══ Information supplied ══
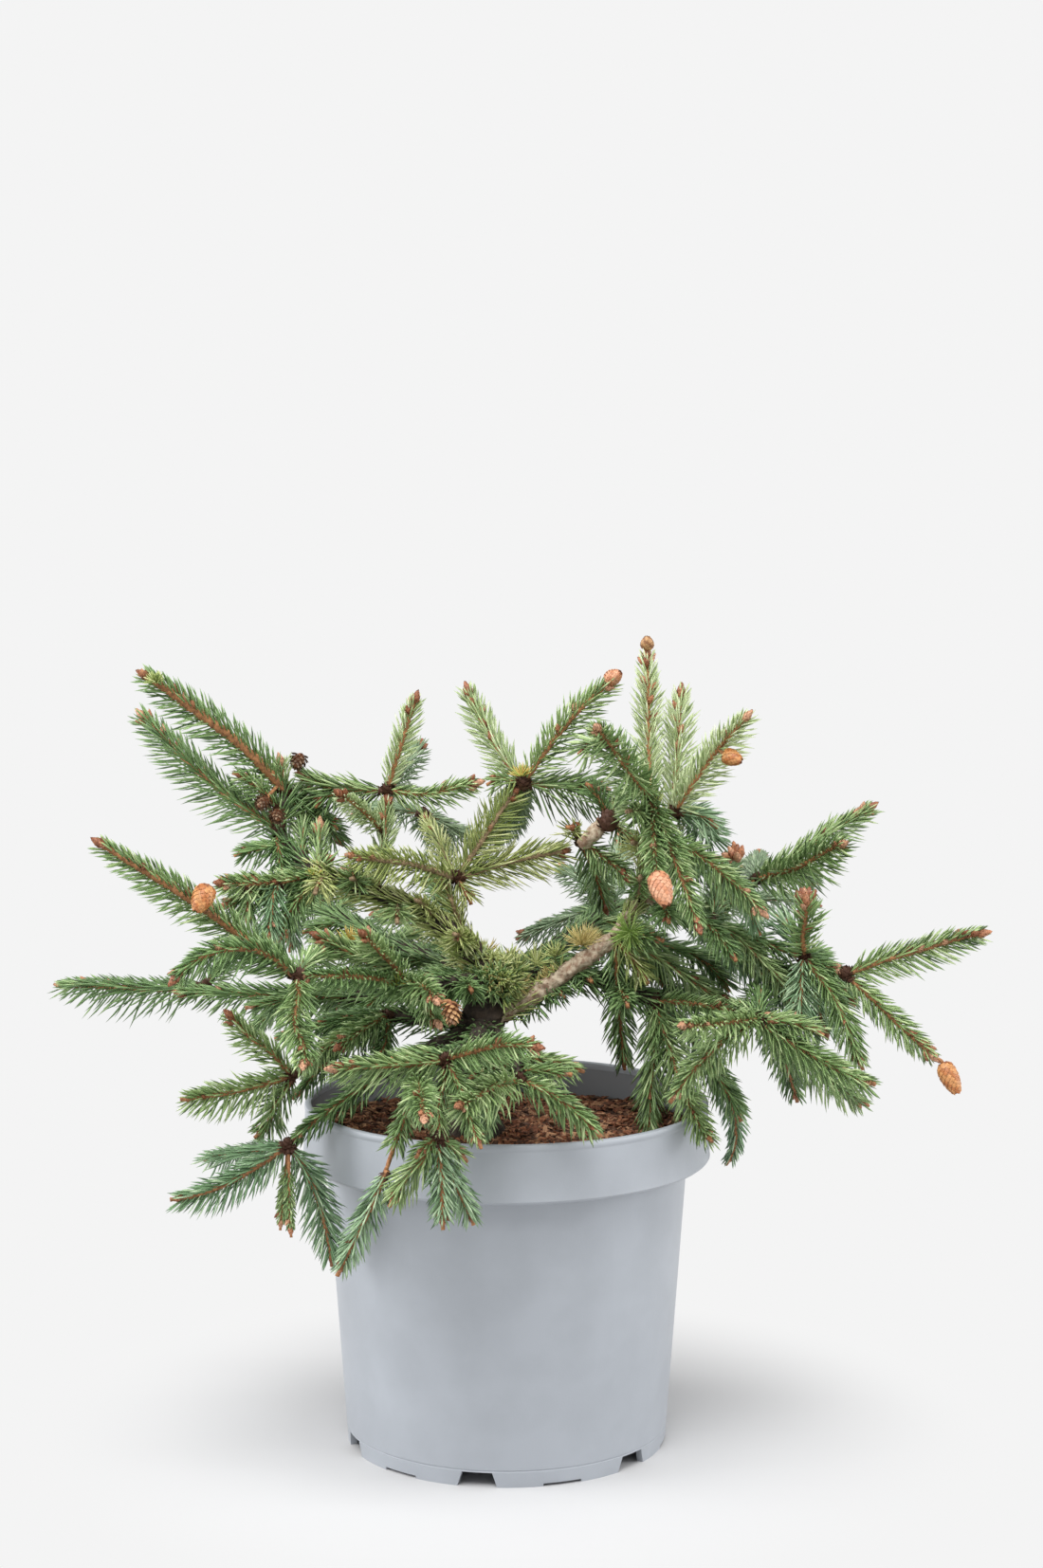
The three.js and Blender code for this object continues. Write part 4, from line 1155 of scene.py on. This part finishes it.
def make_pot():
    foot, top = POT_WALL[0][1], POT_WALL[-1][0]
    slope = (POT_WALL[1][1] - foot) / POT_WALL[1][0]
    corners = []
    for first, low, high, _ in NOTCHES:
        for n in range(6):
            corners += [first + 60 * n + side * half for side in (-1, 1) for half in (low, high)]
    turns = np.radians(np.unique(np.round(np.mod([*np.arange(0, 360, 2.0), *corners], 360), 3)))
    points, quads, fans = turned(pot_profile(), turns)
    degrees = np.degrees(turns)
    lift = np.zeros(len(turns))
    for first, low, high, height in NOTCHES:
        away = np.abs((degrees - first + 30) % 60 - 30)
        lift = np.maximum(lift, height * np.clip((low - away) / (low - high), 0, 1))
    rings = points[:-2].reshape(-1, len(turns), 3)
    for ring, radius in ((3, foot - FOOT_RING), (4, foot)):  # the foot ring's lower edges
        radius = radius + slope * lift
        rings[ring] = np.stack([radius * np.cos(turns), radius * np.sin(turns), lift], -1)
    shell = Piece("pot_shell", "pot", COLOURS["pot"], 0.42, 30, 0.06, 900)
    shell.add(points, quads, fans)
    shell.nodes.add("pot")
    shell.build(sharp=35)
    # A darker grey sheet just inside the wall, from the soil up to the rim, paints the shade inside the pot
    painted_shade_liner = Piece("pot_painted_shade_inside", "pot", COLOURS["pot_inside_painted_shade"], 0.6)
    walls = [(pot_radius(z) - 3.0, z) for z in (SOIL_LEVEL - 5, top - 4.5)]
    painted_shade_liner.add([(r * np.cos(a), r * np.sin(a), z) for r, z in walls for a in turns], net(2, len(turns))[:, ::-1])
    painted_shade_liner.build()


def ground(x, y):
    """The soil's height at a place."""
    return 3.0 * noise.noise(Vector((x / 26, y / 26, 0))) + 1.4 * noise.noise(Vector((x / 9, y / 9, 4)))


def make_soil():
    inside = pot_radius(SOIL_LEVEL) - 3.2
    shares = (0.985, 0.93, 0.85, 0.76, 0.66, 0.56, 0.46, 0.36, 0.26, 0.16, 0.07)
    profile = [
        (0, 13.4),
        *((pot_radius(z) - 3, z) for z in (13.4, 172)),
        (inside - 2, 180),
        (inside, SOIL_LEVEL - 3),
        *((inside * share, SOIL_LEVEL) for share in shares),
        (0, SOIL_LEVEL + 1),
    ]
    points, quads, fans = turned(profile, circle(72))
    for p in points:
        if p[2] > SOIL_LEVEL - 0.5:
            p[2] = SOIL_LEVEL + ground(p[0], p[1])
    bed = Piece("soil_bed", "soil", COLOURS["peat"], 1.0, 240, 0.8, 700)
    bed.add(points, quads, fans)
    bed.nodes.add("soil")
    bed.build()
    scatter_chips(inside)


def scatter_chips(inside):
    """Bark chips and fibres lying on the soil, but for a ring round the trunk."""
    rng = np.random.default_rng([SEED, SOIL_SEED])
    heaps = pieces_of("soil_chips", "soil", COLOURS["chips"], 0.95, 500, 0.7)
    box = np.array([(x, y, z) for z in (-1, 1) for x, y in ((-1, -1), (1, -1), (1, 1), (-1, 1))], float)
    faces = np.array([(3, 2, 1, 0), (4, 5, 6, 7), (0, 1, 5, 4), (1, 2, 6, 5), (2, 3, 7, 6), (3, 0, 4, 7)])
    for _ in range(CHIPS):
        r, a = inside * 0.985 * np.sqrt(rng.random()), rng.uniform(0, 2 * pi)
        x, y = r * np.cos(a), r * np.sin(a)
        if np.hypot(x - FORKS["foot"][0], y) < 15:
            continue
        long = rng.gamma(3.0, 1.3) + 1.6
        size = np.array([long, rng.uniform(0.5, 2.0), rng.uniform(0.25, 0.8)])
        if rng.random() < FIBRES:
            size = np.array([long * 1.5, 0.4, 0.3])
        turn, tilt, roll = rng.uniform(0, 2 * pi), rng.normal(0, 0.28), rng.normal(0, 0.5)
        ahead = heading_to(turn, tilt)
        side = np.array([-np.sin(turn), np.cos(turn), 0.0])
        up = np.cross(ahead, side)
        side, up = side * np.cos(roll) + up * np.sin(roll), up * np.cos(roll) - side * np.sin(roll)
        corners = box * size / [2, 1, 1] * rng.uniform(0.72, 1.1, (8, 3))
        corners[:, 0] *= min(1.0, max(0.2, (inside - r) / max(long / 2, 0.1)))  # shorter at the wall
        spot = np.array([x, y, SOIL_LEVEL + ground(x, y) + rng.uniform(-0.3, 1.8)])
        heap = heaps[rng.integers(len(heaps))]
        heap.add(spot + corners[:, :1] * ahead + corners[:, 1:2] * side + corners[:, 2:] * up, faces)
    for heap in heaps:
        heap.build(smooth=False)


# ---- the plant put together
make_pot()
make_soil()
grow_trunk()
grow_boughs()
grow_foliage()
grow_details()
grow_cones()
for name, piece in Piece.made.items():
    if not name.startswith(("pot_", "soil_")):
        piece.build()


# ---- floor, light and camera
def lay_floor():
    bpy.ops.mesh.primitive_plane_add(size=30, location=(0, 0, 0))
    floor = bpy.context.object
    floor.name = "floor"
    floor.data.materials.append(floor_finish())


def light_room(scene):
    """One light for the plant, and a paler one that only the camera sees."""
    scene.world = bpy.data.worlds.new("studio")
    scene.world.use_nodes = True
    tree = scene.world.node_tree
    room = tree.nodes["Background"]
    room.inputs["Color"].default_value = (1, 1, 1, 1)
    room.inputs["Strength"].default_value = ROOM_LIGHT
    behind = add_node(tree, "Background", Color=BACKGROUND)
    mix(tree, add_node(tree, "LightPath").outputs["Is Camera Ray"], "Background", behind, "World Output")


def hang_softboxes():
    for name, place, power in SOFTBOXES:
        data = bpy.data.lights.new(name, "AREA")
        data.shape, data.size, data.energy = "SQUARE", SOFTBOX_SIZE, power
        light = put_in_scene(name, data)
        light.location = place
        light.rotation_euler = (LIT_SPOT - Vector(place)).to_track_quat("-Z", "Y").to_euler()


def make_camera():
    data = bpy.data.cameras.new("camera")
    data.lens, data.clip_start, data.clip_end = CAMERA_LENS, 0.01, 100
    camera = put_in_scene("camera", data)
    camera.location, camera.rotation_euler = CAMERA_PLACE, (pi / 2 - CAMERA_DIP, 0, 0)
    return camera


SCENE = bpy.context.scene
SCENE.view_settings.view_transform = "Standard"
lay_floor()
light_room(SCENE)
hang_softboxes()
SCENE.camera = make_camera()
═══
- **Stated problem**:
Copy out the listing above, line by line and exactly, from its first line to the line holding "painted_shade_liner.build()", inclusive.

- **Result of this exercise**:
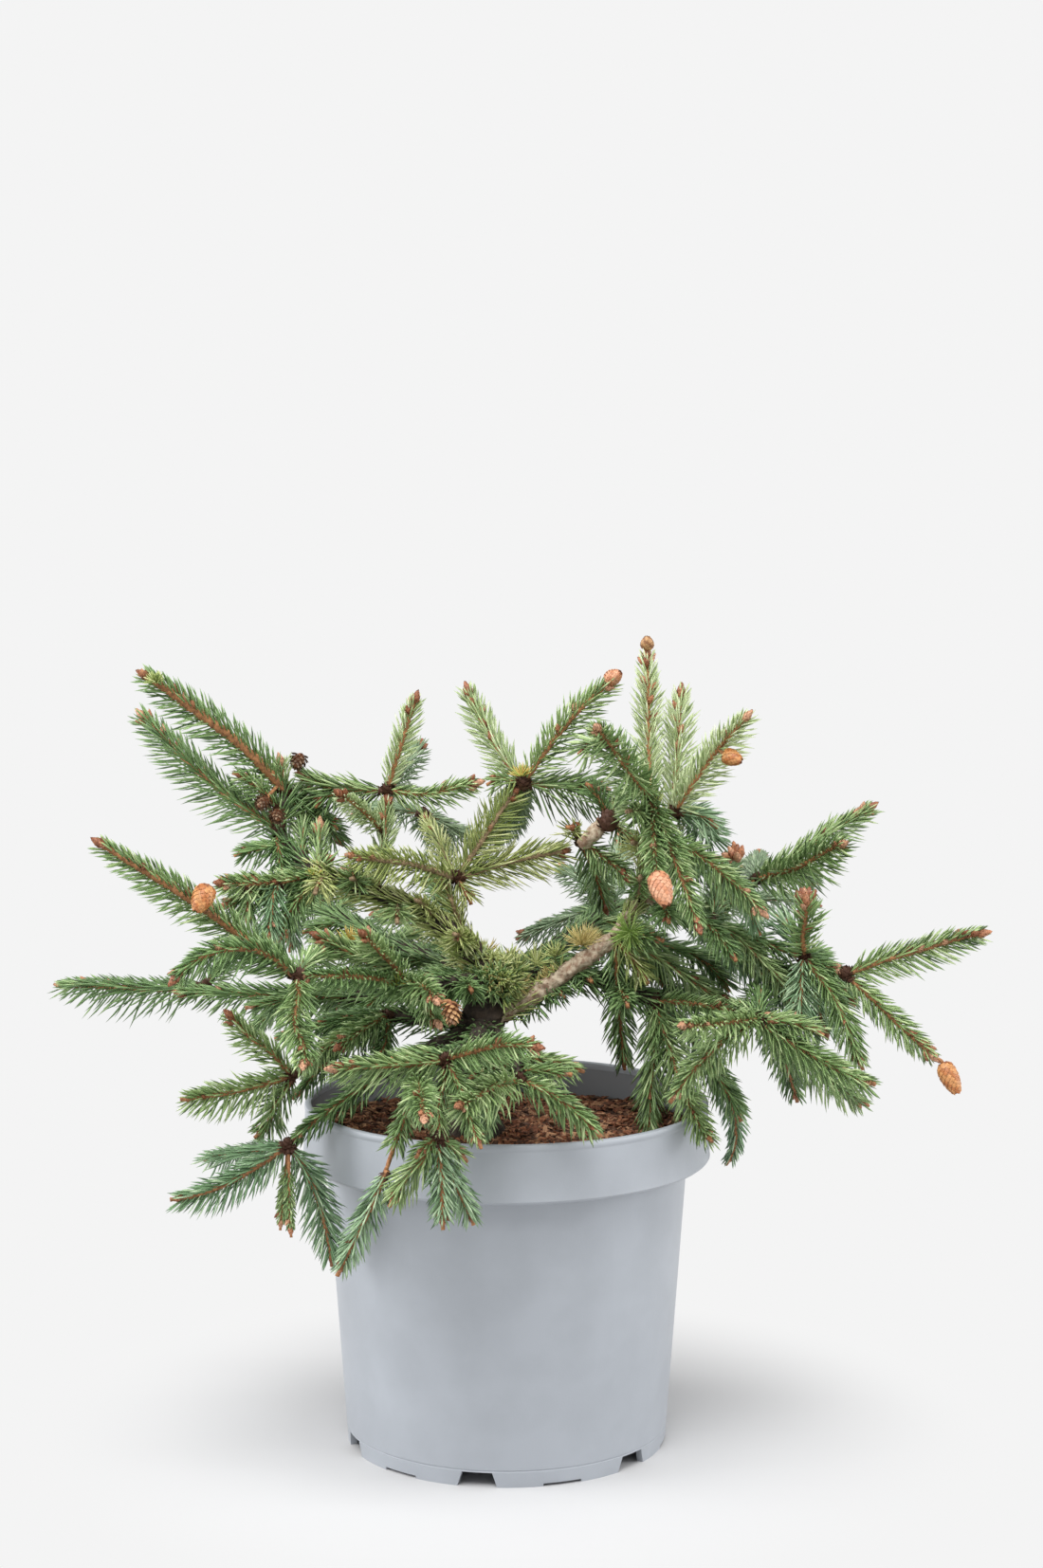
The three.js and Blender code for this object continues. Write part 4, from line 1155 of scene.py on. This part finishes it.
def make_pot():
    foot, top = POT_WALL[0][1], POT_WALL[-1][0]
    slope = (POT_WALL[1][1] - foot) / POT_WALL[1][0]
    corners = []
    for first, low, high, _ in NOTCHES:
        for n in range(6):
            corners += [first + 60 * n + side * half for side in (-1, 1) for half in (low, high)]
    turns = np.radians(np.unique(np.round(np.mod([*np.arange(0, 360, 2.0), *corners], 360), 3)))
    points, quads, fans = turned(pot_profile(), turns)
    degrees = np.degrees(turns)
    lift = np.zeros(len(turns))
    for first, low, high, height in NOTCHES:
        away = np.abs((degrees - first + 30) % 60 - 30)
        lift = np.maximum(lift, height * np.clip((low - away) / (low - high), 0, 1))
    rings = points[:-2].reshape(-1, len(turns), 3)
    for ring, radius in ((3, foot - FOOT_RING), (4, foot)):  # the foot ring's lower edges
        radius = radius + slope * lift
        rings[ring] = np.stack([radius * np.cos(turns), radius * np.sin(turns), lift], -1)
    shell = Piece("pot_shell", "pot", COLOURS["pot"], 0.42, 30, 0.06, 900)
    shell.add(points, quads, fans)
    shell.nodes.add("pot")
    shell.build(sharp=35)
    # A darker grey sheet just inside the wall, from the soil up to the rim, paints the shade inside the pot
    painted_shade_liner = Piece("pot_painted_shade_inside", "pot", COLOURS["pot_inside_painted_shade"], 0.6)
    walls = [(pot_radius(z) - 3.0, z) for z in (SOIL_LEVEL - 5, top - 4.5)]
    painted_shade_liner.add([(r * np.cos(a), r * np.sin(a), z) for r, z in walls for a in turns], net(2, len(turns))[:, ::-1])
    painted_shade_liner.build()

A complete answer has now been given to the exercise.